Door de Brandweer werd een Voorwaardelijk gunstig advies afgeleverd. Echter dient opgemerkt dat de voorwaarden opgelegd in hoofdstuk F van het verslag niet uitvoerbaar zijn zonder essentiële aanpassingen te doen. Zo is het onmogelijk om in voorliggende planconfiguratie de evacuatieweg af te scheiden van het trappenhuis.
Dit advies dient bijgevolg als ongunstig te worden gelezen, waardoor de aanvraag dient te worden geweigerd.
In voorgaande vergunning werd het trappenhuis, niet zonder reden zo blijkt, geconcipieerd als een overdekte deels afgesloten zone in buitenklimaat.

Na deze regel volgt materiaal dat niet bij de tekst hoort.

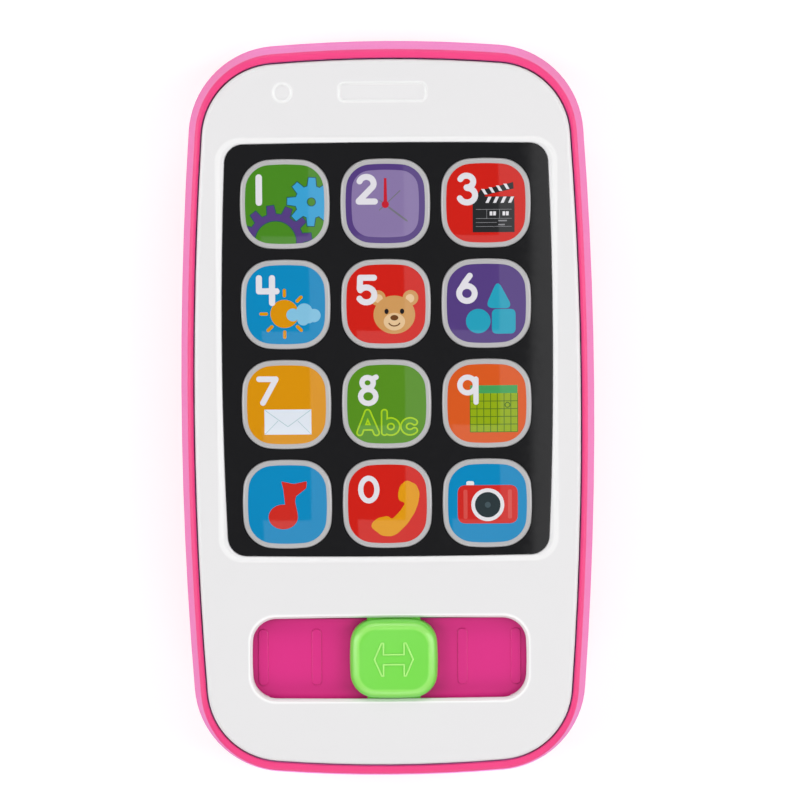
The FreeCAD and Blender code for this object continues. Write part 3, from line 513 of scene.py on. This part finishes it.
def printed_skin(button):
    """The printed skin of one button, curved over its dome, with one ink for each part of its picture."""
    sizes = bpy.context.scene.toy_phone_sizes
    field, slot, picture, digit = PICTURES[button]
    layers = [(field, [squircle(CAP_HALF, CAP_BOW, CAP_CORNER, sizes.print_border / MM)], [])] + picture()
    if digit:
        layers.append(number(digit))
    points, faces, tops = partition(layers)
    low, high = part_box("button_" + button)
    centre = (low + high) / 2
    ball = Vector((centre.x, centre.y, high.z - sizes.dome_radius))
    reach = sizes.dome_radius + sizes.print_lift
    flat = [Vector((centre.x + p.x * MM, centre.y + p.y * MM, 0)) for p in points]
    vertices = []
    for point in flat:
        out_x, out_y = point.x - ball.x, point.y - ball.y
        vertices.append((point.x, point.y, ball.z + math.sqrt(reach ** 2 - out_x ** 2 - out_y ** 2)))
    mesh = bpy.data.meshes.new("print_" + button)
    mesh.from_pydata(vertices, [], faces)
    inks = list(dict.fromkeys(layer[0] for layer in layers))
    for name in inks:
        mesh.materials.append(ink(name))
    mesh.polygons.foreach_set("material_index", [inks.index(layers[top][0]) for top in tops])
    skin = bpy.data.objects.new("print_" + button, mesh)
    bpy.context.collection.objects.link(skin)
    bpy.ops.object.select_all(action="DESELECT")
    bpy.context.view_layer.objects.active = skin
    skin.select_set(True)
    bpy.ops.object.mode_set(mode="EDIT")
    bpy.ops.mesh.select_all(action="SELECT")
    bpy.ops.mesh.normals_make_consistent(inside=False)
    bpy.ops.object.mode_set(mode="OBJECT")
    if mesh.polygons[0].normal.z < 0:
        mesh.flip_normals()
    wall = skin.modifiers.new("wall", "SOLIDIFY")
    wall.thickness = sizes.print_thickness
    wall.offset = -1
    bpy.ops.object.modifier_apply(modifier=wall.name)
    mesh.polygons.foreach_set("use_smooth", [True] * len(mesh.polygons))
    normals = [(vertex.co - ball).normalized() for vertex in mesh.vertices]
    mesh.normals_split_custom_set_from_vertices(normals)
    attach(skin, "button_" + button)


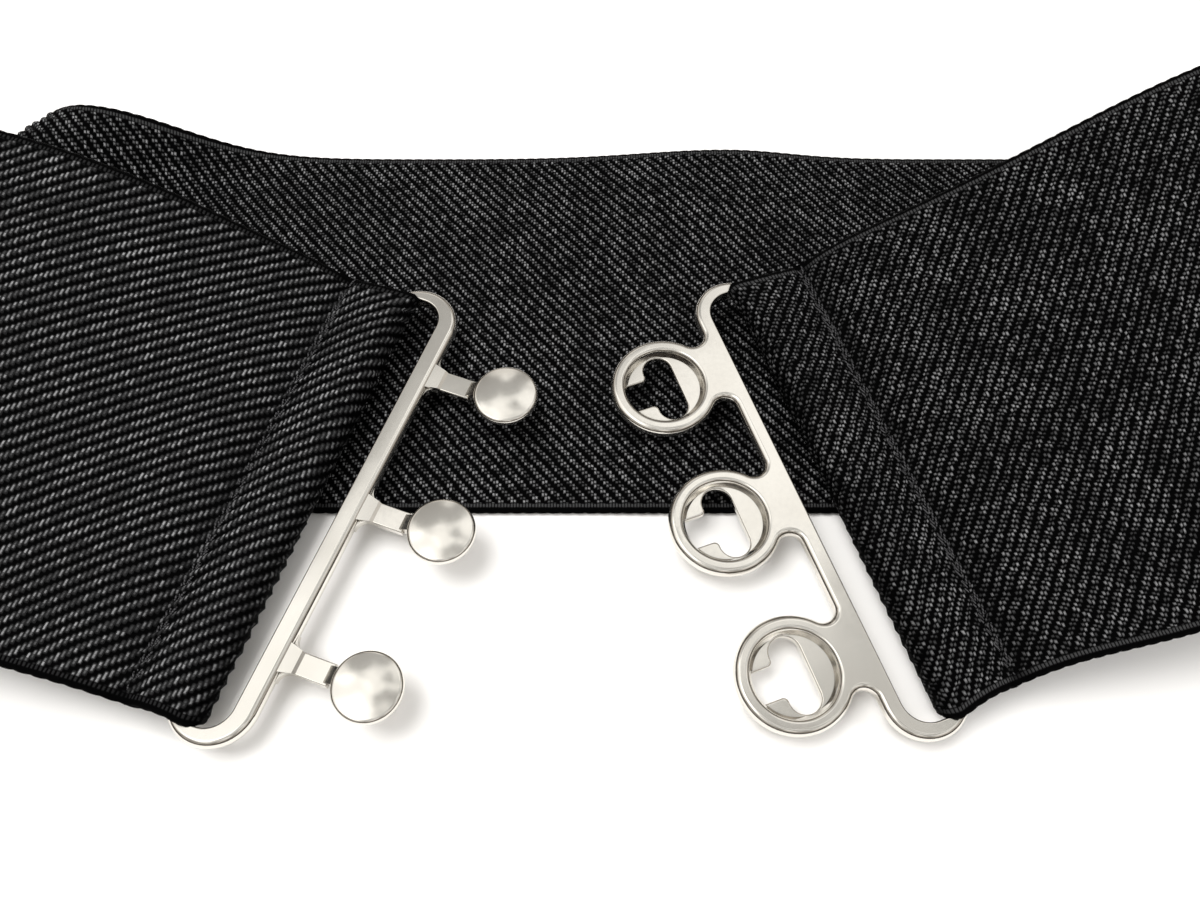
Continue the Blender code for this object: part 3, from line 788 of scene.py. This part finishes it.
def webbing_finish():
    """Black twill elastic: each pick floats over a rib as a pair of beads, on cords of rubber that run along
    the band, and over a rope where the band is stretched. Its base colour paints the glints of beads, rope
    and selvage ticks as grey on the black."""
    made, m, shader = shader_of("black_elastic")
    along = m.attribute("weave_along")
    across = m.attribute("weave_across")
    inner = m("MULTIPLY_ADD", m.attribute("inner"), 0.5, 0.5)
    stretched = m.ramp(along, *STRETCHED_END, 1.0, 0.0)
    slack = m.ramp(along, *SLACK_START)

    def varied(name):
        """A value that changes along the ribbon."""
        usual, if_stretched, if_slack = WEAVE_LOOK[name]
        return m("MULTIPLY_ADD", stretched, if_stretched, m("MULTIPLY_ADD", slack, if_slack, usual))

    # Which pick and which float of it a point is on, and how far it is from their middles
    place = m.combine(along, across)
    uneven = m.noise(place, WANDER_SCALE, 1.0, noise_dimensions="2D")
    wander = m("MULTIPLY", m("SUBTRACT", uneven, 0.5), varied("wander"))
    pick = m("MULTIPLY_ADD", along, float(PICKS), m("MULTIPLY", wander, PICK_WANDER))
    number = m("FLOOR", pick)
    beside = m("ABSOLUTE", m("SUBTRACT", m("FRACT", pick), 0.5))
    middle = m("MULTIPLY_ADD", m("ADD", number, 0.5), 1 / PICKS, across)
    middle = m("MULTIPLY_ADD", inner, 0.5, m("ADD", middle, wander))
    float_number = m("ROUND", middle)
    beyond = m("ABSOLUTE", m("SUBTRACT", middle, float_number))

    # Each bead's luck, and the patches where the weave is worn
    pair = m.combine(number, float_number, m("GREATER_THAN", middle, float_number))
    luck = m.node("ShaderNodeTexWhiteNoise", {"Vector": pair}, noise_dimensions="3D").outputs["Value"]
    patch = m.ramp(m.noise(place, WEAR_SCALE, noise_dimensions="2D"), *WEAR_EDGE)

    # The rope and the two beads of a float, and the rubber cords between them
    narrow = m("MULTIPLY", beside, varied("narrowing"))
    round_top = m("SQRT", m("SUBTRACT", 1.0, m("POWER", narrow, 2.0), clamp=True))
    rope = m("MULTIPLY", stretched, m("MULTIPLY_ADD", round_top, *ROPE_TONE))
    rope = m("MULTIPLY", m.ramp(beyond, *ROPE_EDGE, 1.0, 0.0), rope)
    apart = m("MULTIPLY_ADD", m("FRACT", m("MULTIPLY", luck, SECOND_LUCK)), LUCK_IN_GAP, varied("pair_gap"))
    beyond = m("ABSOLUTE", m("SUBTRACT", beyond, apart))
    reach = m("MULTIPLY_ADD", luck, LUCK_IN_REACH, varied("bead_reach"))
    end = m.ramp(beyond, m("SUBTRACT", reach, BEAD_ENDS[0]), m("ADD", reach, BEAD_ENDS[1]), 1.0, 0.0)
    bead = m("MULTIPLY", round_top, end)
    cord = m("COSINE", m("MULTIPLY", across, 2 * math.pi))

    # The plain selvage, with a tick for each pick
    edge = m("MULTIPLY", m("ABSOLUTE", across), CELL_ACROSS * 1000)
    plain = m.ramp(edge, *SELVAGE)
    tick = m.ramp(m("ABSOLUTE", m("SUBTRACT", edge, TICK_PLACE)), *TICK_EDGE, 1.0, 0.0)
    tick = m("MULTIPLY", tick, round_top)

    beads = m("MULTIPLY", bead, m("MULTIPLY_ADD", luck, *LUCK_IN_HEIGHT))
    weave_height = m("MULTIPLY_ADD", cord, varied("cord"), beads)
    height = m.blend(plain, weave_height, m("MULTIPLY", tick, TICK_HEIGHT))

    # Painted highlight: the grey tone of beads, rope and ticks stands in for their glints
    shine = m("MULTIPLY_ADD", m("POWER", luck, SHINE_POWER), *LUCK_IN_SHINE)
    shine = m("MULTIPLY", shine, m.blend(varied("worn"), 1.0, patch))
    shine = m("MULTIPLY", shine, varied("shine"))
    tone = m("MAXIMUM", rope, m("MULTIPLY", bead, shine))
    tone = m.blend(plain, tone, m("MULTIPLY", tick, varied("tick")))
    # Painted shade: the tone is darker in each seam's valley
    tone = m("MULTIPLY", tone, m("MULTIPLY_ADD", m.attribute("seam_shade"), SEAM_PAINTED_SHADE, 1.0))
    # Painted shade: the tone is darker round each fold, where the band turns steeply down
    tone = m("MULTIPLY", tone, m("MULTIPLY_ADD", m.attribute("fold_shade"), FOLD_PAINTED_SHADE, 1.0))
    m.fill(shader, {
        "Base Color": m.mix(tone, *ELASTIC_BLACK_AND_GLINT),
        "Roughness": m("MULTIPLY_ADD", tone, *ELASTIC_ROUGHNESS),
        "Normal": m.bump(height, 1.0, WEAVE_RELIEF),
    })
    shader.inputs["Specular IOR Level"].default_value = 0.03
    return made


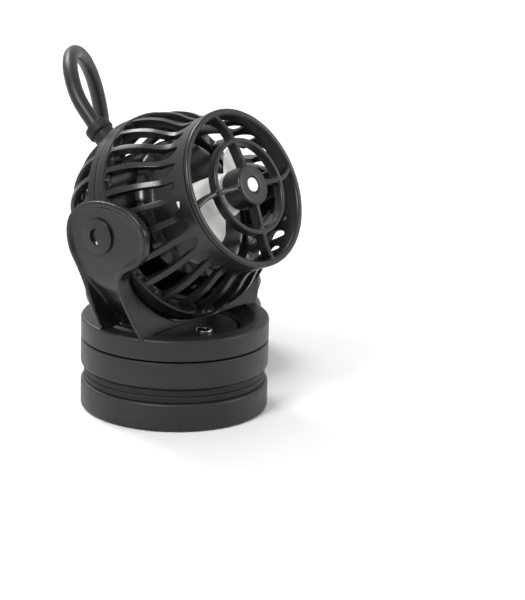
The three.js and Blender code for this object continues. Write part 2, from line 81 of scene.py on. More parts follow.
# Stations along the nozzle axis are measured from the ball's centre
BALL_R = 37
CRADLE_R = 38.3
SLATS = 26
PITCH = TURN / SLATS
SLAT_WIDTH = 2
SLAT_DEPTH = 3
SEAM = -1
FRONT_BAND_END = 3.5
REAR_BAND_END = -4.5
BAND_PROUD = 0.35
BAND_INNER_R = 33.4
REAR_SLOT_END = -32.2
SLOT_END_ROUND = 0.8
REAR_SLOT_ROUND = 1.6
SHOULDER_L = 16
NECK_L = 25.5
NECK_R = 28.3
SLOT_FRONT = 29.4
SLOT_SWEEP = 8
# The share of a slot's closing that its high side takes: little at the front, half at the rear
SWEEP_SHARE = 0.12
EVEN_SHARE = 0.5
COLLAR_WALL = 1.2
RIM_L = 34.1
RIM_R = 28.7
RIM_INNER_R = 26.3
RIM_FRONT = 35.9
COLLAR_BORE_R = 27

RING_INNER_R = 15.65
RING_OUTER_R = 17.4
RING_BACK = 34.4
RING_FRONT = 38.1
HUB_R = 7.3
HUB_BACK = 30
HUB_FRONT = 39.5
SPOKE_WIDTH = 1.9
SPOKE_DEPTH = 4
SPOKES = 4

EAR_X = 41.3
EAR_INNER_X = 38
RIM_WIDTH = 1.6
EAR_DISH = 0.9
ARM_DISH = 9
# The dish's wall slopes over this width, and the web behind it is this thick
DISH_SLOPE = 0.9
WEB = 2.2
DISH_TOP = 56
DISH_DEEP = 46
PIVOT_R = 6.4
PIN_R = 2.3
PIN_HOLE_R = 2.6
PIN_END = 34
PIVOT_RECESS_R = 3.1
HALF_MOON_LEAN = 12
RUNNING_GAP = 0.3
SHAFT_R = 2.6
MOTOR_R = 26
MOTOR_FRONT = 11.6
MOTOR_FILLET = 5
MOTOR_TAPER = -19
MOTOR_BACK = -26.6
MOTOR_BACK_R = 20
MOTOR_WALL = 2
PROPELLER_BACK = 12.3
PROPELLER_FRONT = 29.2
PROPELLER_HUB_R = 8
BLADES = 2
BLADE_ROOT_R = 6.5
BLADE_TIP_R = 20.5
BLADE_EDGE = 65
BLADE_SPAN = 88
BLADE_FRONT = 26
BLADE_FALL = 6

CORD_D = 5.6
COIL_CENTRE = (52.4, 43.9)
COIL_ROWS = 4
COIL_RINGS = (30.8, 25.2)
COIL_START = 150
STEPS_PER_TURN = 36
CONNECTOR_END = (80.4, 30.9, 27.2)
GRIP_PITCH = 2

joints = {joint["name"]: joint for joint in frame["joints"]}
BALL_CENTRE = Vector(joints["tilt"]["pos_m"]) / MM
FORWARD = Vector(joints["rotor_spin"]["axis"]).normalized()
RIGHT = Vector((1, 0, 0))
UPWARD = FORWARD.cross(RIGHT)
# The ball's own frame: X right, Y up across the nozzle, Z out of the nozzle
BALL = Matrix.Translation(BALL_CENTRE) @ Matrix((RIGHT, UPWARD, FORWARD)).transposed().to_4x4()


# ---- Camera ----

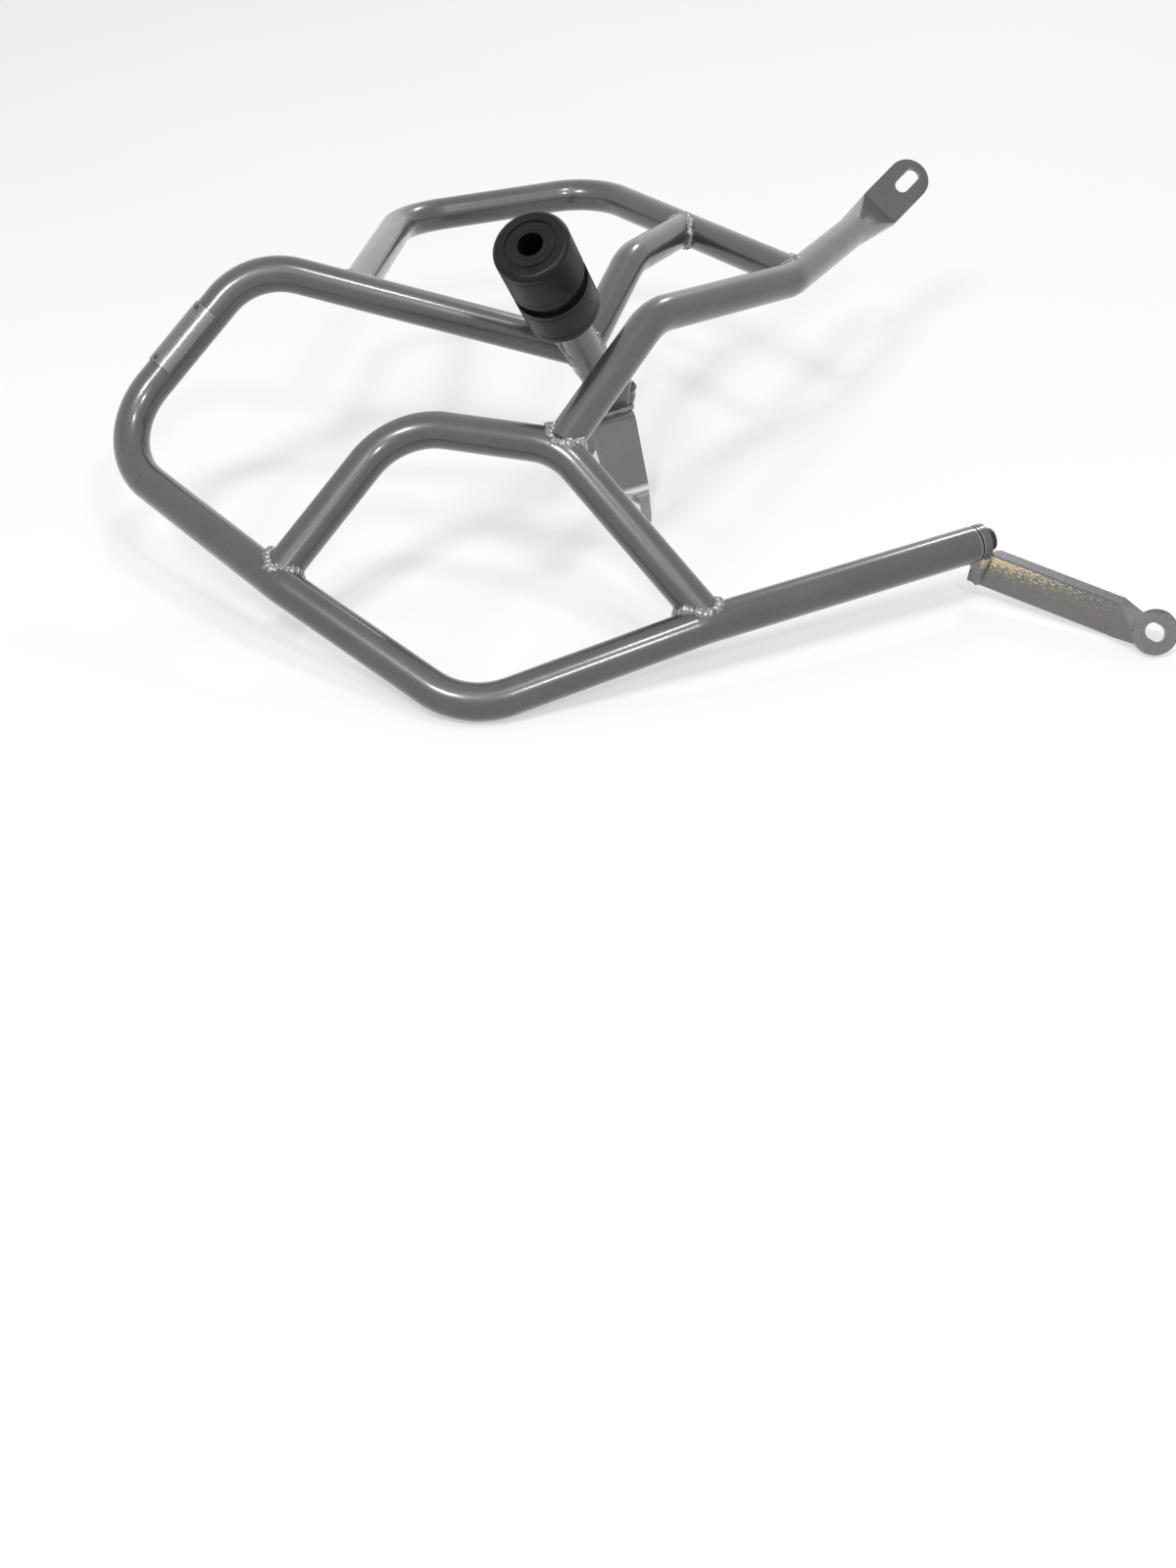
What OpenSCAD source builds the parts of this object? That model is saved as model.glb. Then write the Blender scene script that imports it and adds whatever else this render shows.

Indien alsnog een vergunning wordt verleend dienen volgende voorwaarden gesteld te worden:
Advies aan het college
Advies over de stedenbouwkundige handelingen
Aan het college wordt voorgesteld om voor de stedenbouwkundige handelingen de omgevingsvergunning te weigeren, omwille van een onuitvoerbare voorwaarde uit het advies van de brandweer.
Procedurestap | Datum |
Indiening aanvraag | 22 maart 2023 |
Volledig en ontvankelijk | 5 mei 2023 |
Start 1e openbaar onderzoek | 16 mei 2023 |
Einde 1e openbaar onderzoek | 14 juni 2023 |
Beslissing toepassing administratieve lus | 29 juni 2023 |
Start laatste openbaar onderzoek | 10 juli 2023 |
Einde laatste openbaar onderzoek | 8 augustus 2023 |
Gemeenteraad voor wegenwerken | geen |
Beslissingsdatum na V&O (zonder noodbesluit) | 17 oktober 2023 |
Uiterste beslissingsdatum (noodbesluit) | 15 januari 2024 |
Verslag GOA | 21 augustus 2023 |
naam GOA | Katrijn Apostel |
Administratieve lus
Op de aanvraag werd een administratieve lus toegepast, omwille van de volgende reden(en):
Omwille van een procedurefout moet het openbaar onderzoek opnieuw worden georganiseerd. Het openbaar onderzoek moest ten laatste 1 dag voor het ingaan van de termijn van het openbaar onderzoek worden aangeplakt en gemeld op het loket. Dit gebeurde niet.
De stappen in de procedure die verkeerd gelopen zijn werden opnieuw uitgevoerd om te voorkomen dat de eindbeslissing over de aanvraag vernietigd wordt omwille van de vastgestelde procedurefout(en).
De aanvraag werd onderworpen aan 2 openbare onderzoeken.
Ingediende bezwaarschriften en petitielijsten
Startdatum | Einddatum | Schriftelijke bezwaar-schriften | Schriftelijke gebundelde bezwaar-schriften | Petitie-lijsten | Digitale bezwaar-schriften |
16 mei 2023 | 14 juni 2023 | 0 | 0 | 0 | 0 |
10 juli 2023 | 8 augustus 2023 | 0 | 0 | 0 | 0 |
Het college sluit zich integraal aan bij het verslag van de gemeentelijke omgevingsambtenaar en maakt dit tot zijn eigen motivatie.
Het college beslist de aanvraag tot omgevingsvergunning te weigeren.
De plannen waarvan het overzicht als bijlage bij dit besluit is gevoegd, maken integraal deel uit van dit besluit.